BEGIN

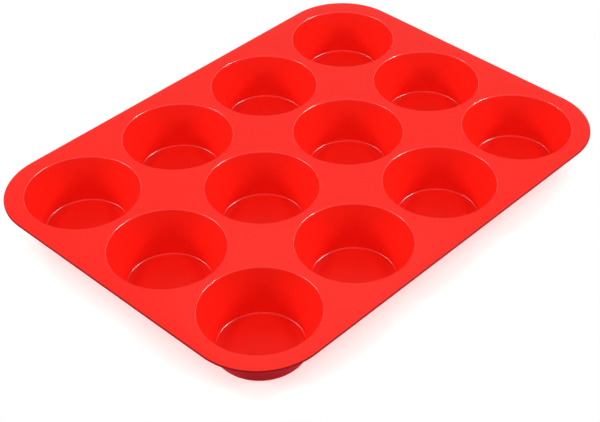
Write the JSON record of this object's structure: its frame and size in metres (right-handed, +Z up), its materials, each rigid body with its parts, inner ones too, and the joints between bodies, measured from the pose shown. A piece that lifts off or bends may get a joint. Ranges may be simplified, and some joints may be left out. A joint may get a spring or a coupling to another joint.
{
  "type": "silicone muffin pan",
  "caption": "Flexible red silicone muffin pan: a thin flat deck with rounded corners and a grid of round tapered cups that hang below it.",
  "frame": {"origin": "middle of the pan, on the surface that its cups stand on", "axes": "+X along the pan's long side, +Y along its short side, +Z up out of the cups' mouths"},
  "size_m": [0.3348, 0.2518, 0.03],
  "materials": {
    "red_silicone": "satin"
  },
  "bodies": {
    "strip_2": {"deck_strip_2": "red_silicone", "cup_wall_a2": "red_silicone", "cup_wall_b2": "red_silicone", "cup_wall_c2": "red_silicone", "fold_web_1": "red_silicone", "fold_web_2": "red_silicone"},
    "strip_1": {"deck_strip_1": "red_silicone", "cup_wall_a1": "red_silicone", "cup_wall_b1": "red_silicone", "cup_wall_c1": "red_silicone"},
    "strip_3": {"deck_strip_3": "red_silicone", "cup_wall_a3": "red_silicone", "cup_wall_b3": "red_silicone", "cup_wall_c3": "red_silicone", "fold_web_3": "red_silicone"},
    "strip_4": {"deck_strip_4": "red_silicone", "cup_wall_a4": "red_silicone", "cup_wall_b4": "red_silicone", "cup_wall_c4": "red_silicone"},
    "floor_a1": {"cup_floor_a1": "red_silicone"},
    "floor_a2": {"cup_floor_a2": "red_silicone"},
    "floor_a3": {"cup_floor_a3": "red_silicone"},
    "floor_a4": {"cup_floor_a4": "red_silicone"},
    "floor_b1": {"cup_floor_b1": "red_silicone"},
    "floor_b2": {"cup_floor_b2": "red_silicone"},
    "floor_b3": {"cup_floor_b3": "red_silicone"},
    "floor_b4": {"cup_floor_b4": "red_silicone"},
    "floor_c1": {"cup_floor_c1": "red_silicone"},
    "floor_c2": {"cup_floor_c2": "red_silicone"},
    "floor_c3": {"cup_floor_c3": "red_silicone"},
    "floor_c4": {"cup_floor_c4": "red_silicone"}
  },
  "joints": [
    {"name": "fold_1", "type": "hinge", "parent": "strip_2", "child": "strip_1", "pos_m": [-0.08002, 0, 0.0292], "axis": [0, 1, 0], "range_deg": [-30, 60], "stiffness_Nm_per_rad": 0.08, "deforming": ["fold_web_1"]},
    {"name": "fold_2", "type": "hinge", "parent": "strip_2", "child": "strip_3", "pos_m": [0, 0, 0.0292], "axis": [0, -1, 0], "range_deg": [-30, 60], "stiffness_Nm_per_rad": 0.08, "deforming": ["fold_web_2"]},
    {"name": "fold_3", "type": "hinge", "parent": "strip_3", "child": "strip_4", "pos_m": [0.08002, 0, 0.0292], "axis": [0, -1, 0], "range_deg": [-30, 60], "stiffness_Nm_per_rad": 0.08, "deforming": ["fold_web_3"]},
    {"name": "push_a1", "type": "slide", "parent": "strip_1", "child": "floor_a1", "axis": [0, 0, 1], "range_m": [0, 0.022], "stiffness_N_per_m": 270},
    {"name": "push_a2", "type": "slide", "parent": "strip_2", "child": "floor_a2", "axis": [0, 0, 1], "range_m": [0, 0.022], "stiffness_N_per_m": 270},
    {"name": "push_a3", "type": "slide", "parent": "strip_3", "child": "floor_a3", "axis": [0, 0, 1], "range_m": [0, 0.022], "stiffness_N_per_m": 270},
    {"name": "push_a4", "type": "slide", "parent": "strip_4", "child": "floor_a4", "axis": [0, 0, 1], "range_m": [0, 0.022], "stiffness_N_per_m": 270},
    {"name": "push_b1", "type": "slide", "parent": "strip_1", "child": "floor_b1", "axis": [0, 0, 1], "range_m": [0, 0.022], "stiffness_N_per_m": 270},
    {"name": "push_b2", "type": "slide", "parent": "strip_2", "child": "floor_b2", "axis": [0, 0, 1], "range_m": [0, 0.022], "stiffness_N_per_m": 270},
    {"name": "push_b3", "type": "slide", "parent": "strip_3", "child": "floor_b3", "axis": [0, 0, 1], "range_m": [0, 0.022], "stiffness_N_per_m": 270},
    {"name": "push_b4", "type": "slide", "parent": "strip_4", "child": "floor_b4", "axis": [0, 0, 1], "range_m": [0, 0.022], "stiffness_N_per_m": 270},
    {"name": "push_c1", "type": "slide", "parent": "strip_1", "child": "floor_c1", "axis": [0, 0, 1], "range_m": [0, 0.022], "stiffness_N_per_m": 270},
    {"name": "push_c2", "type": "slide", "parent": "strip_2", "child": "floor_c2", "axis": [0, 0, 1], "range_m": [0, 0.022], "stiffness_N_per_m": 270},
    {"name": "push_c3", "type": "slide", "parent": "strip_3", "child": "floor_c3", "axis": [0, 0, 1], "range_m": [0, 0.022], "stiffness_N_per_m": 270},
    {"name": "push_c4", "type": "slide", "parent": "strip_4", "child": "floor_c4", "axis": [0, 0, 1], "range_m": [0, 0.022], "stiffness_N_per_m": 270}
  ]
}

END

## DESCRIPTION OF THE TASK
Reproduce the listing in full. Keep it exactly as written.

## EXERCISE ANSWER
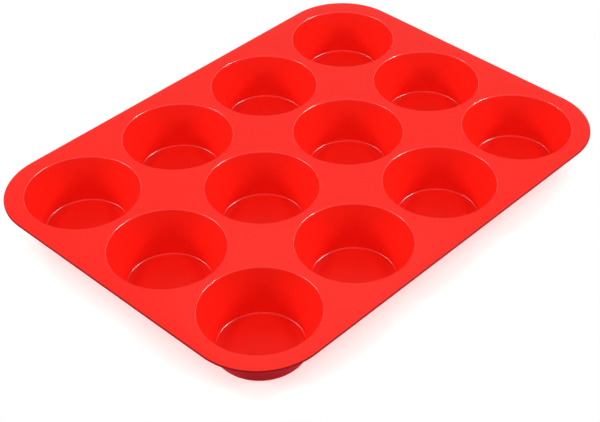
Write the JSON record of this object's structure: its frame and size in metres (right-handed, +Z up), its materials, each rigid body with its parts, inner ones too, and the joints between bodies, measured from the pose shown. A piece that lifts off or bends may get a joint. Ranges may be simplified, and some joints may be left out. A joint may get a spring or a coupling to another joint.
{
  "type": "silicone muffin pan",
  "caption": "Flexible red silicone muffin pan: a thin flat deck with rounded corners and a grid of round tapered cups that hang below it.",
  "frame": {"origin": "middle of the pan, on the surface that its cups stand on", "axes": "+X along the pan's long side, +Y along its short side, +Z up out of the cups' mouths"},
  "size_m": [0.3348, 0.2518, 0.03],
  "materials": {
    "red_silicone": "satin"
  },
  "bodies": {
    "strip_2": {"deck_strip_2": "red_silicone", "cup_wall_a2": "red_silicone", "cup_wall_b2": "red_silicone", "cup_wall_c2": "red_silicone", "fold_web_1": "red_silicone", "fold_web_2": "red_silicone"},
    "strip_1": {"deck_strip_1": "red_silicone", "cup_wall_a1": "red_silicone", "cup_wall_b1": "red_silicone", "cup_wall_c1": "red_silicone"},
    "strip_3": {"deck_strip_3": "red_silicone", "cup_wall_a3": "red_silicone", "cup_wall_b3": "red_silicone", "cup_wall_c3": "red_silicone", "fold_web_3": "red_silicone"},
    "strip_4": {"deck_strip_4": "red_silicone", "cup_wall_a4": "red_silicone", "cup_wall_b4": "red_silicone", "cup_wall_c4": "red_silicone"},
    "floor_a1": {"cup_floor_a1": "red_silicone"},
    "floor_a2": {"cup_floor_a2": "red_silicone"},
    "floor_a3": {"cup_floor_a3": "red_silicone"},
    "floor_a4": {"cup_floor_a4": "red_silicone"},
    "floor_b1": {"cup_floor_b1": "red_silicone"},
    "floor_b2": {"cup_floor_b2": "red_silicone"},
    "floor_b3": {"cup_floor_b3": "red_silicone"},
    "floor_b4": {"cup_floor_b4": "red_silicone"},
    "floor_c1": {"cup_floor_c1": "red_silicone"},
    "floor_c2": {"cup_floor_c2": "red_silicone"},
    "floor_c3": {"cup_floor_c3": "red_silicone"},
    "floor_c4": {"cup_floor_c4": "red_silicone"}
  },
  "joints": [
    {"name": "fold_1", "type": "hinge", "parent": "strip_2", "child": "strip_1", "pos_m": [-0.08002, 0, 0.0292], "axis": [0, 1, 0], "range_deg": [-30, 60], "stiffness_Nm_per_rad": 0.08, "deforming": ["fold_web_1"]},
    {"name": "fold_2", "type": "hinge", "parent": "strip_2", "child": "strip_3", "pos_m": [0, 0, 0.0292], "axis": [0, -1, 0], "range_deg": [-30, 60], "stiffness_Nm_per_rad": 0.08, "deforming": ["fold_web_2"]},
    {"name": "fold_3", "type": "hinge", "parent": "strip_3", "child": "strip_4", "pos_m": [0.08002, 0, 0.0292], "axis": [0, -1, 0], "range_deg": [-30, 60], "stiffness_Nm_per_rad": 0.08, "deforming": ["fold_web_3"]},
    {"name": "push_a1", "type": "slide", "parent": "strip_1", "child": "floor_a1", "axis": [0, 0, 1], "range_m": [0, 0.022], "stiffness_N_per_m": 270},
    {"name": "push_a2", "type": "slide", "parent": "strip_2", "child": "floor_a2", "axis": [0, 0, 1], "range_m": [0, 0.022], "stiffness_N_per_m": 270},
    {"name": "push_a3", "type": "slide", "parent": "strip_3", "child": "floor_a3", "axis": [0, 0, 1], "range_m": [0, 0.022], "stiffness_N_per_m": 270},
    {"name": "push_a4", "type": "slide", "parent": "strip_4", "child": "floor_a4", "axis": [0, 0, 1], "range_m": [0, 0.022], "stiffness_N_per_m": 270},
    {"name": "push_b1", "type": "slide", "parent": "strip_1", "child": "floor_b1", "axis": [0, 0, 1], "range_m": [0, 0.022], "stiffness_N_per_m": 270},
    {"name": "push_b2", "type": "slide", "parent": "strip_2", "child": "floor_b2", "axis": [0, 0, 1], "range_m": [0, 0.022], "stiffness_N_per_m": 270},
    {"name": "push_b3", "type": "slide", "parent": "strip_3", "child": "floor_b3", "axis": [0, 0, 1], "range_m": [0, 0.022], "stiffness_N_per_m": 270},
    {"name": "push_b4", "type": "slide", "parent": "strip_4", "child": "floor_b4", "axis": [0, 0, 1], "range_m": [0, 0.022], "stiffness_N_per_m": 270},
    {"name": "push_c1", "type": "slide", "parent": "strip_1", "child": "floor_c1", "axis": [0, 0, 1], "range_m": [0, 0.022], "stiffness_N_per_m": 270},
    {"name": "push_c2", "type": "slide", "parent": "strip_2", "child": "floor_c2", "axis": [0, 0, 1], "range_m": [0, 0.022], "stiffness_N_per_m": 270},
    {"name": "push_c3", "type": "slide", "parent": "strip_3", "child": "floor_c3", "axis": [0, 0, 1], "range_m": [0, 0.022], "stiffness_N_per_m": 270},
    {"name": "push_c4", "type": "slide", "parent": "strip_4", "child": "floor_c4", "axis": [0, 0, 1], "range_m": [0, 0.022], "stiffness_N_per_m": 270}
  ]
}